Tu m’avais confié que tu vois dans tes rêves certaines de tes œuvres.
Je vois beaucoup de mes œuvres dans mes rêves. Il y a une période où l’esprit est submergé par des figures réfléchies et des informations. Et elles apparaissent à travers les rêves. La difficulté dans ce cas-là est de réussir à retenir ces images le plus vite possible, avant qu’elle ne se perdent ou se déforment.
De me rappeler de ne pas oublier. C’est la devise que j’ai lue sur une de tes œuvres.
J’aime observer les gens et comment ils fonctionnent. C’est comme ça que j’ai compris que plus on vieillit plus se diminue la gamme de notre vision des choses. À ce moment-là, elles commencent à « pousser » les œillères de l’esprit et on commence à être sûr de tout ce qu’on dit et croit. Celui qui croit avoir toujours raison, il arrête de chercher et commence à oublier. C’est un de mes cauchemars. De me rappeler de ne pas oublier !!!
Est-ce que tu as une méthode spécifique de travail ?
Il n’y a pas de méthode spécifique. Chaque œuvre se construit et se définit par rapport aux besoins et en ayant comme base un contenu conceptuel. Par exemple, dans certaines œuvres où le métal est utilisé comme partie de l’œuvre, elle commence aussi sa conformation. Après je commence à travailler les figures. Il n’y a pas de moule, chacune est travaillée par rapport à ses besoins. Puis, il y a le processus de l’union des éléments et à la fin, la couleur.

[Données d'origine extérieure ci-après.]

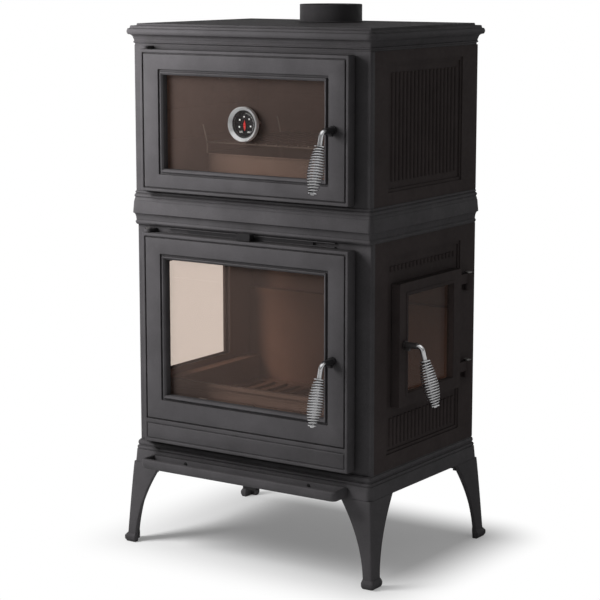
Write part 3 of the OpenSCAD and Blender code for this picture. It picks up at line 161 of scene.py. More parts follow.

Dans ma plus récente exposition à Technohoros (« Souvenirs à bout de souffle » 2015), les matières utilisées sont du plâtre et du fer.

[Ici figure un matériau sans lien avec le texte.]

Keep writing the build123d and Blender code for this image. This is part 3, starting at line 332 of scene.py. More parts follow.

La plupart de tes œuvres sont des masques. Pourquoi ?
Je pense que tous les gens évitent d’apparaître « tout entiers » en face de quelqu’un parce qu’on croit qu’ainsi, on deviendrait vulnérable. Alors, par rapport aux circonstances, on utilise le masque qui nous fait croire qu’on n’est plus visible. C’est comme si on se cachait derrière notre doigt. Mais tôt ou tard la vérité est révélée !
Personnellement, j’essaie beaucoup de les retirer de mon quotidien. Je crois que ça se voit aussi dans mon travail. Toutes les œuvres sont de petites « psychographies ».
De l’idée à l’action. De l’immatériel à la matière.
C’est hallucinant. Une fois que l’œuvre est terminée et que l’on voit la transformation d’une idée à une image, il n’y a pas de mots. Chaque œuvre est un accouchement, passée par tous les stades : la conception, la gestation et enfin l’accouchement. Finalement toutes ces œuvres, c’est soi-même.